* Task details *
All of the records below need to be copied exactly.
═══ Data provided ═══
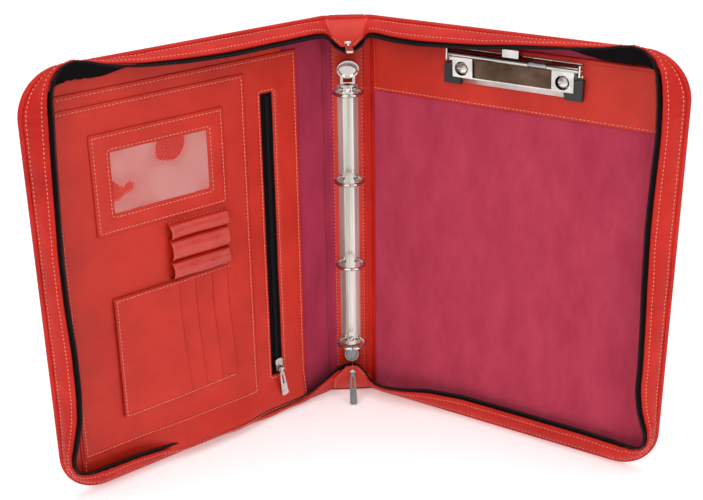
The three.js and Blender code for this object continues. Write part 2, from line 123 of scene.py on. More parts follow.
def turned_edge(e, radius):
    """How far a sheet's face drops at a distance e from its rounded rim: a quarter circle."""
    return radius * (np.sqrt(1 - np.clip(1 - e / radius, 0, 1) ** 2) - 1)


def seam_dip(e, at, deep=0.42, wide=0.55):
    """How far a seam that runs at a distance from the rim pulls the leather in."""
    return deep * bump(e, at, wide)


def in_scene(name, data):
    obj = bpy.data.objects.new(name, data)
    bpy.context.scene.collection.objects.link(obj)
    return obj


def mesh_object(name, points, faces, material):
    mesh = bpy.data.meshes.new(name)
    mesh.from_pydata([tuple(p) for p in np.asarray(points).reshape(-1, 3)], [], faces)
    mesh.validate()
    mesh.update()
    mesh.polygons.foreach_set("use_smooth", [True] * len(mesh.polygons))
    mesh.materials.append(material)
    return in_scene(name, mesh)


def grid_faces(rows, columns, wrap=False, start=0):
    faces = []
    for i in range(rows - 1):
        for j in range(columns if wrap else columns - 1):
            k = (j + 1) % columns
            faces.append((start + i * columns + j, start + (i + 1) * columns + j,
                          start + (i + 1) * columns + k, start + i * columns + k))
    return faces


def end_caps(rows, columns, start=0):
    """Faces that close the first and the last ring of a tube."""
    last = start + (rows - 1) * columns
    return [tuple(reversed(range(start, start + columns))), tuple(range(last, last + columns))]


def flipped(faces):
    return [tuple(reversed(f)) for f in faces]


def facing(side, faces):
    """Faces that are drawn for the left cover look the other way on its mirror image."""
    return faces if side == "left" else flipped(faces)


def grid_object(name, points, material, side="left"):
    return mesh_object(name, points, facing(side, grid_faces(*points.shape[:2])), material)


def finish_piece(obj, body, replaces=(), blended=None):
    """Fasten a piece to a body, or bake the transform of a piece built across a hinge, and hide the
    CAD parts that it replaces.
    """
    if blended:
        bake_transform(obj)
    else:
        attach(obj, body)
    if replaces:
        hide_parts(*replaces)
    return obj


def hinge_blend(side, middle=LINING):
    start, end = (place(side, s, middle, HEIGHT / 2) for s in (-HINGE_BEND, HINGE_BEND))
    return ("spine", f"{side}_cover", tuple(start), tuple(end))


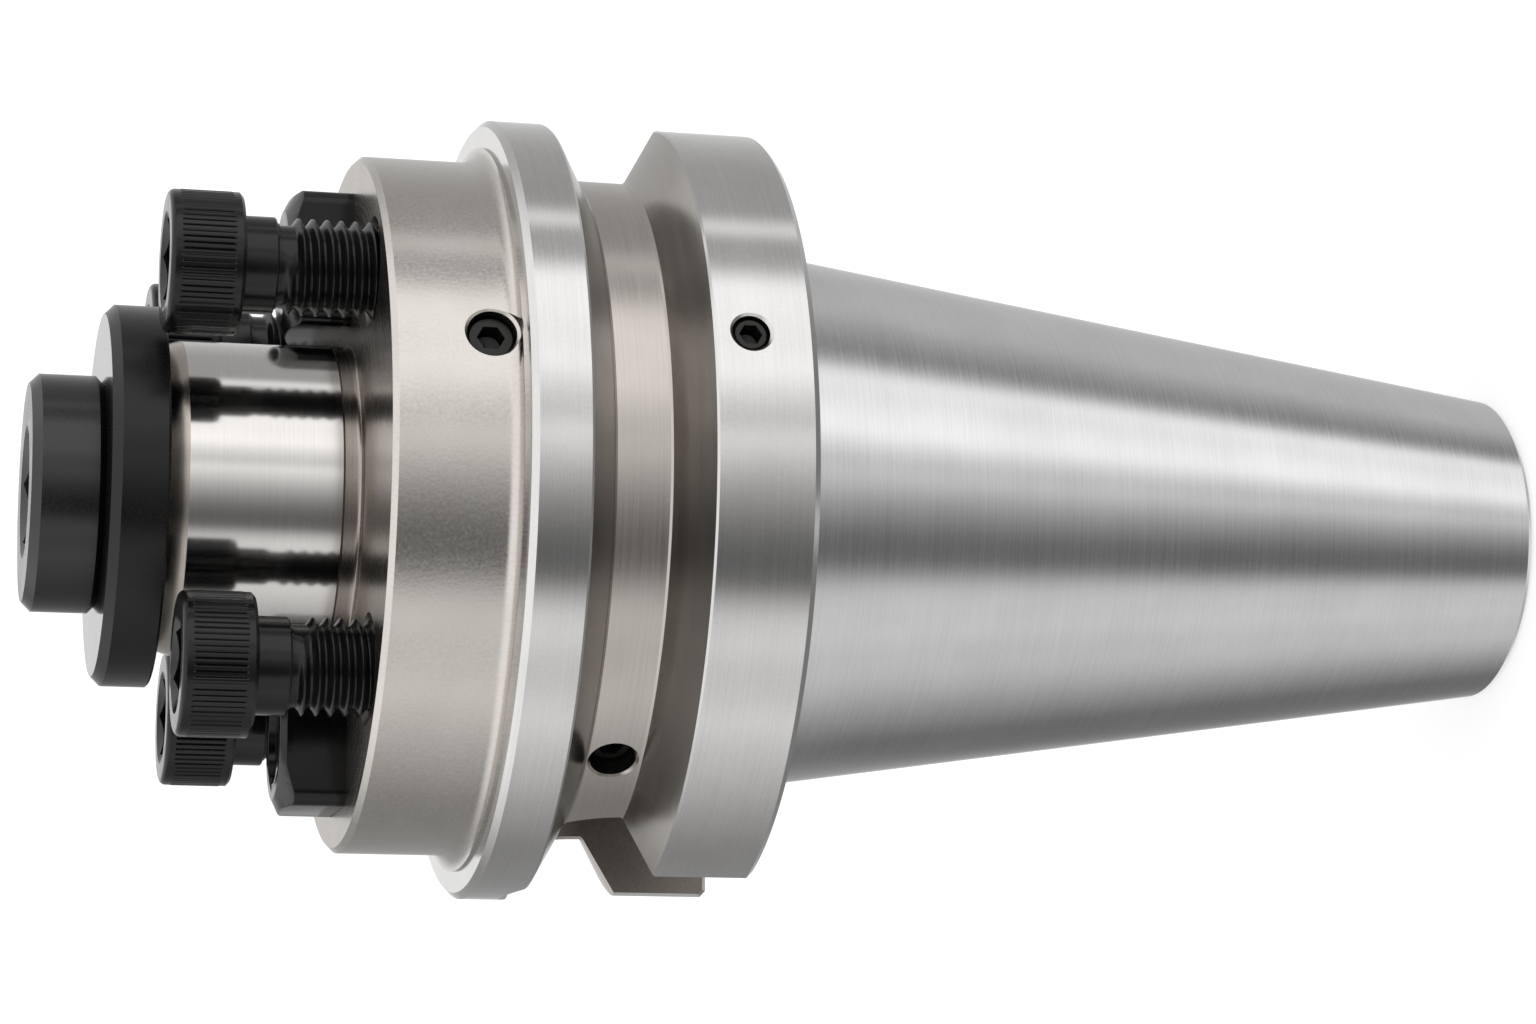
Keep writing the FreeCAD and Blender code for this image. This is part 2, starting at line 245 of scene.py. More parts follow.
═══
* Output below *
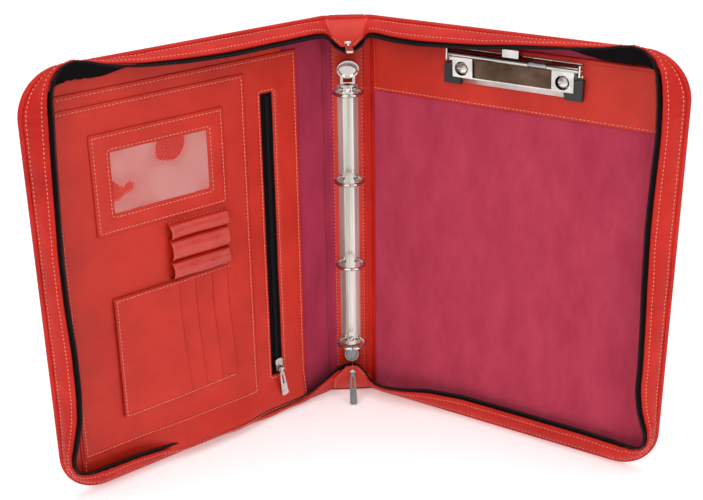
The three.js and Blender code for this object continues. Write part 2, from line 123 of scene.py on. More parts follow.
def turned_edge(e, radius):
    """How far a sheet's face drops at a distance e from its rounded rim: a quarter circle."""
    return radius * (np.sqrt(1 - np.clip(1 - e / radius, 0, 1) ** 2) - 1)


def seam_dip(e, at, deep=0.42, wide=0.55):
    """How far a seam that runs at a distance from the rim pulls the leather in."""
    return deep * bump(e, at, wide)


def in_scene(name, data):
    obj = bpy.data.objects.new(name, data)
    bpy.context.scene.collection.objects.link(obj)
    return obj


def mesh_object(name, points, faces, material):
    mesh = bpy.data.meshes.new(name)
    mesh.from_pydata([tuple(p) for p in np.asarray(points).reshape(-1, 3)], [], faces)
    mesh.validate()
    mesh.update()
    mesh.polygons.foreach_set("use_smooth", [True] * len(mesh.polygons))
    mesh.materials.append(material)
    return in_scene(name, mesh)


def grid_faces(rows, columns, wrap=False, start=0):
    faces = []
    for i in range(rows - 1):
        for j in range(columns if wrap else columns - 1):
            k = (j + 1) % columns
            faces.append((start + i * columns + j, start + (i + 1) * columns + j,
                          start + (i + 1) * columns + k, start + i * columns + k))
    return faces


def end_caps(rows, columns, start=0):
    """Faces that close the first and the last ring of a tube."""
    last = start + (rows - 1) * columns
    return [tuple(reversed(range(start, start + columns))), tuple(range(last, last + columns))]


def flipped(faces):
    return [tuple(reversed(f)) for f in faces]


def facing(side, faces):
    """Faces that are drawn for the left cover look the other way on its mirror image."""
    return faces if side == "left" else flipped(faces)


def grid_object(name, points, material, side="left"):
    return mesh_object(name, points, facing(side, grid_faces(*points.shape[:2])), material)


def finish_piece(obj, body, replaces=(), blended=None):
    """Fasten a piece to a body, or bake the transform of a piece built across a hinge, and hide the
    CAD parts that it replaces.
    """
    if blended:
        bake_transform(obj)
    else:
        attach(obj, body)
    if replaces:
        hide_parts(*replaces)
    return obj


def hinge_blend(side, middle=LINING):
    start, end = (place(side, s, middle, HEIGHT / 2) for s in (-HINGE_BEND, HINGE_BEND))
    return ("spine", f"{side}_cover", tuple(start), tuple(end))


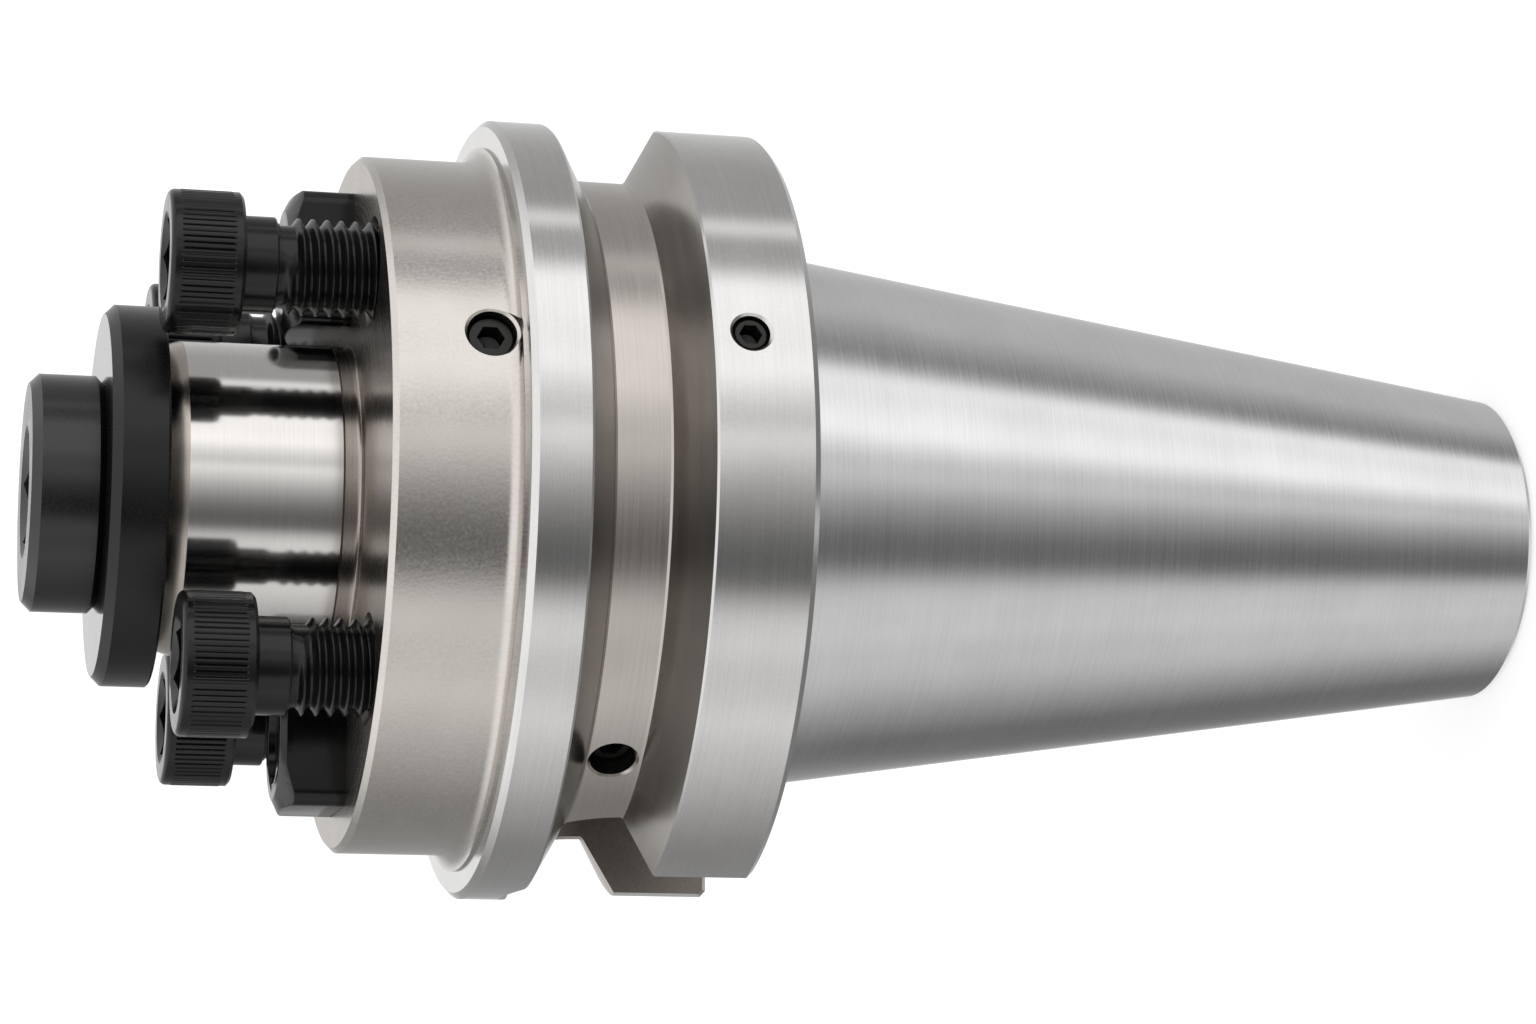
Keep writing the FreeCAD and Blender code for this image. This is part 2, starting at line 245 of scene.py. More parts follow.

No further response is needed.